3. The Jets’ ownership can be a big problem.
As Rosenblatt noted, Joe Douglas and Robert Saleh were both hired by Christopher Johnson, not Woody. However, Woody has resumed his day-to-day involvement in the Jets’ organization, and he is far too responsive to public opinion and fans’ fickle moods.
It is apparent that even if Woody did not mandate that Saleh fire Mike LaFleur, there was clearly unspoken pressure to Make Changes. LaFleur stepped down to save Saleh from having to fire his best friend’s younger brother, but Saleh clearly did not want to remove him.
Although I was in the camp that Mike LaFleur should be fired, having an owner step in to go over the coach’s head is never a good thing. It appears that Saleh’s autonomy has been compromised, even if not outright or directly. Even if Douglas and Saleh are on the same page, having an owner bringing down the whip will not do them any favors.
Things can get even worse if Johnson meddles in who the next offensive coordinator should be. Remember, Woody’s last coaching hire was Adam Gase.
4. The whole saga has “Same Old Jets” written all over it.
So much of 2022 was about trying to get the “SOJ” vibe out of the building. Although most did not expect a playoff appearance heading into the season, fans craved respectability.
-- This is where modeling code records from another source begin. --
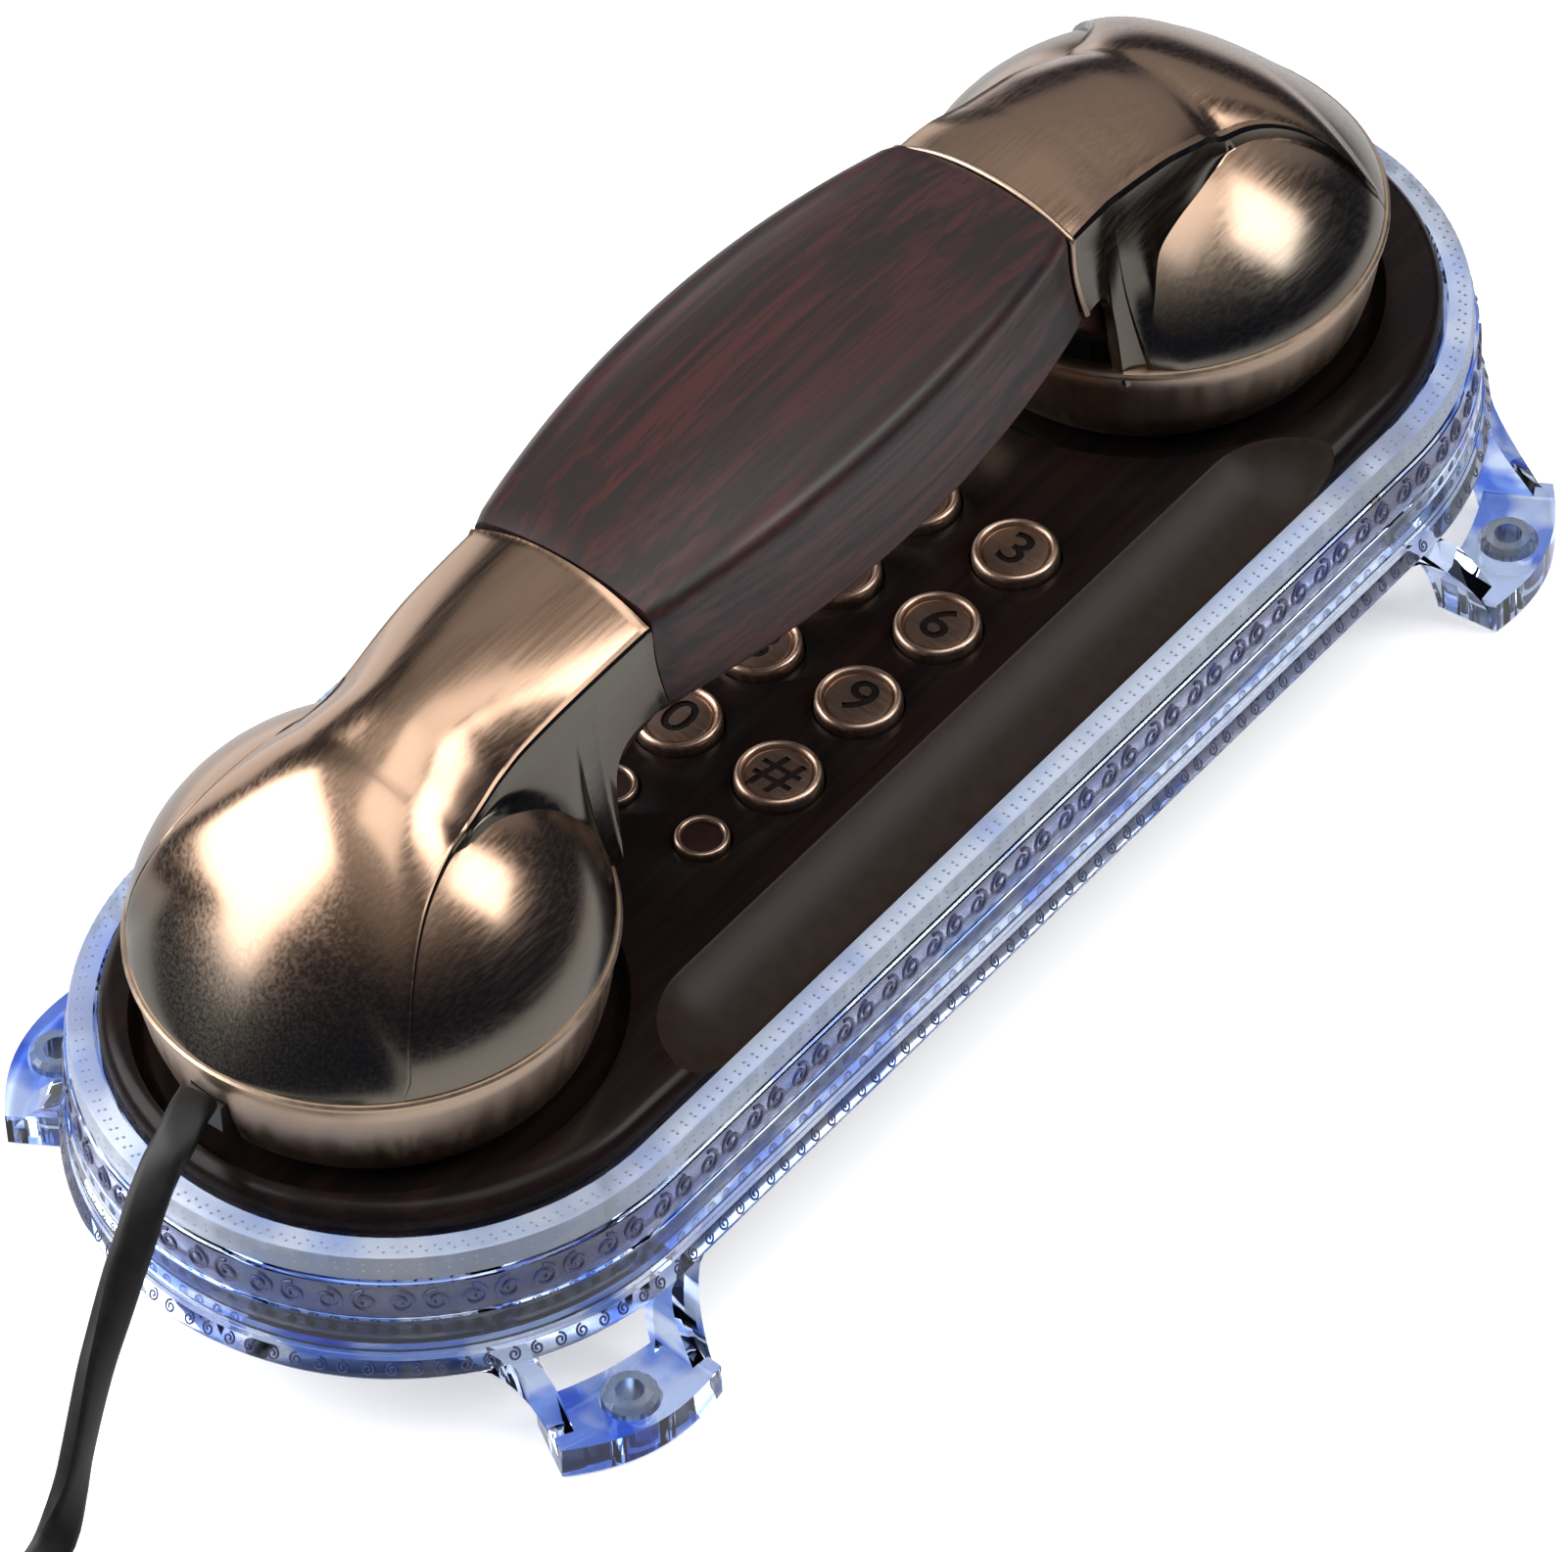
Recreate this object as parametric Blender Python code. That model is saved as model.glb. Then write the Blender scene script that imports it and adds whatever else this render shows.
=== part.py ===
"""Slimline wall phone on a clear acrylic base, lying on its four feet.

Frame: origin on the floor under the middle of the base, +Z up off the wall side, +Y along the
phone towards the earpiece, +X to the right. Lengths below are in millimetres and are turned
into metres when the meshes are made.
"""
import math

import bmesh
import bpy
from mathutils import Vector

MM = 0.001
GAP = 0.3

# Base and console: stadium shapes round two end centres at y = +-HALF_STRAIGHT
HALF_STRAIGHT = 70.6
END_STEPS = 12
RING_INNER_R = 35.35
RING_TOP_Z = 30.6
FLANGE_R = 41.0
BASE_BOTTOM_Z = 11.9
LEDGE_R = 31.5
LEDGE_TOP_Z = 13.4

# Feet: a flat plate with a screw hole, carried by two flared side webs
FOOT_ANGLE = math.radians(17.8)
FOOT_HALF_ANGLE = math.radians(12.9)
FOOT_INNER_R = 40.5
FOOT_OUTER_R = 48.8
FOOT_BULGE = 1.6
FOOT_PLATE_Z = 4.6
FOOT_HOLE_R = 3.7
FOOT_HOLE_FROM_CENTRE = 45.4

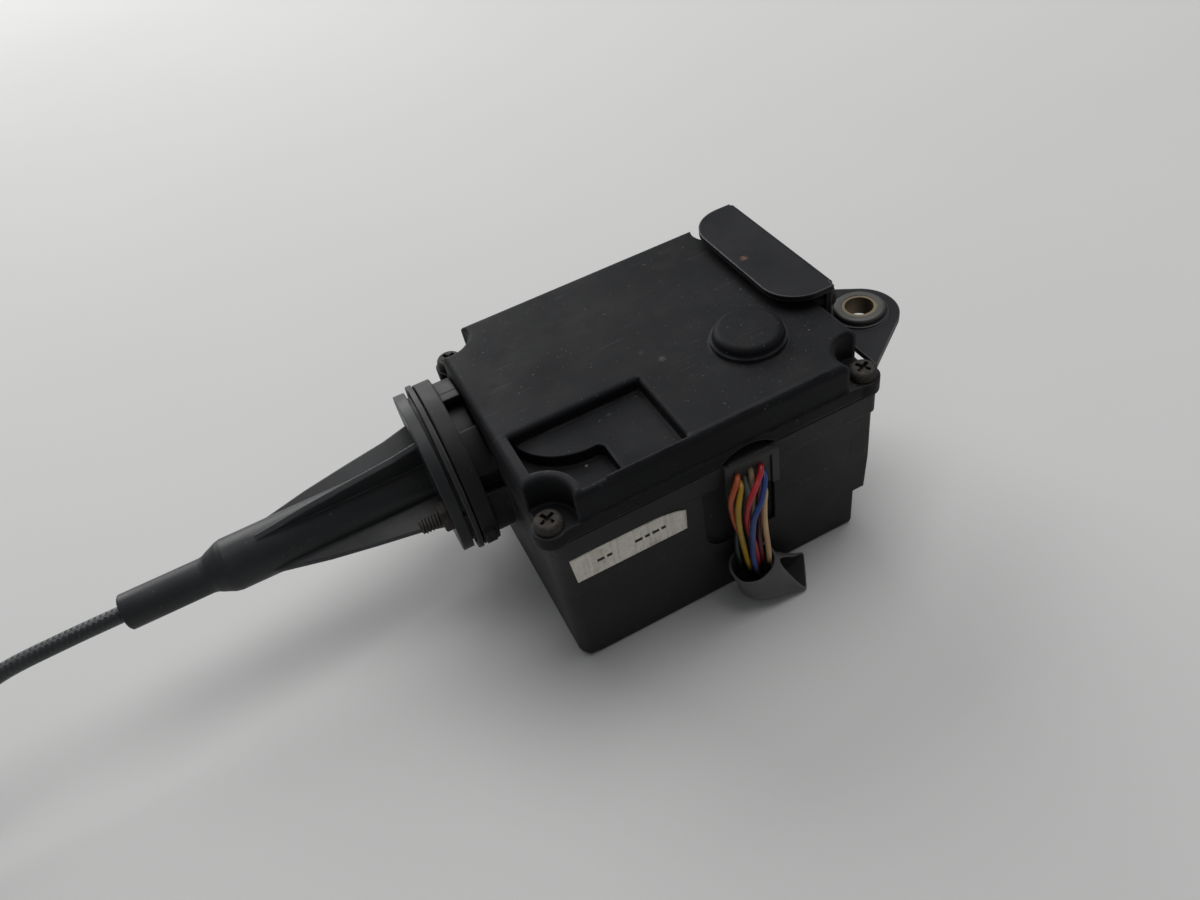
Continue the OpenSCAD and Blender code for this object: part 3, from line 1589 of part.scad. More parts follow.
housing();
cover();
cover_gasket();
cover_screws();
mounting_bracket();
bracket_screws();
ear_grommet();
ear_sleeve();
wire_grommet();
wire_orange();
wire_yellow();
wire_grey();
wire_green();
wire_tan();
wire_red();
wire_blue();
wire_cream();
wire_maroon();
wire_sleeve();
label();
cable_cap();
spacer_ring();
flange_stud();
flange_nut();
cable_sheath();
cable_coil();
cable_tail();
cable_ferrule();
core_end();
inner_core();
core_slug();
cable_drum();
drum_shaft();
drum_bush();
return_spring();
clutch_shaft();
pinion();
clutch_rotor();
clutch_armature();
clutch_coil();
coil_cup();
worm_wheel();
worm_wheel_bush();
lower_bearing();
upper_bearing();
worm();
motor_shaft();
shaft_bearing();
motor_can();
motor_end_cap();
motor_clamp();
motor_screws();
circuit_board();
board_screws();
wire_header();
relay();
capacitors();
control_chip();
position_sensor();
sensor_rotor();
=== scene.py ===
import math
import random

import bpy
from bpy.props import FloatProperty, FloatVectorProperty, IntProperty, PointerProperty
from mathutils import Matrix, Vector


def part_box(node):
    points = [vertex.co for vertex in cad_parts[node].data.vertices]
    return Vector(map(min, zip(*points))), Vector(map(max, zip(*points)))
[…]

The Jets appeared to be heading in that direction through nine games, but the way the bottom fell out left a bitter taste in everyone’s mouth and the words “Same Old Jets” on the lips of the rest of the league.
Drafting a monumental bust with the No. 2 overall pick is bad enough, but the drama surrounding the exit of Mike LaFleur somehow makes it even worse. The Jets will need to hit a home run with their offensive coordinator pick and acquire a QB who can inspire confidence in not only the team but the fanbase.
2023 must be the year that the Jets are not just relevant, but a contender. 9-8 and backing in as the seventh seed isn’t good enough.
It’s go time for Joe Douglas and Robert Saleh.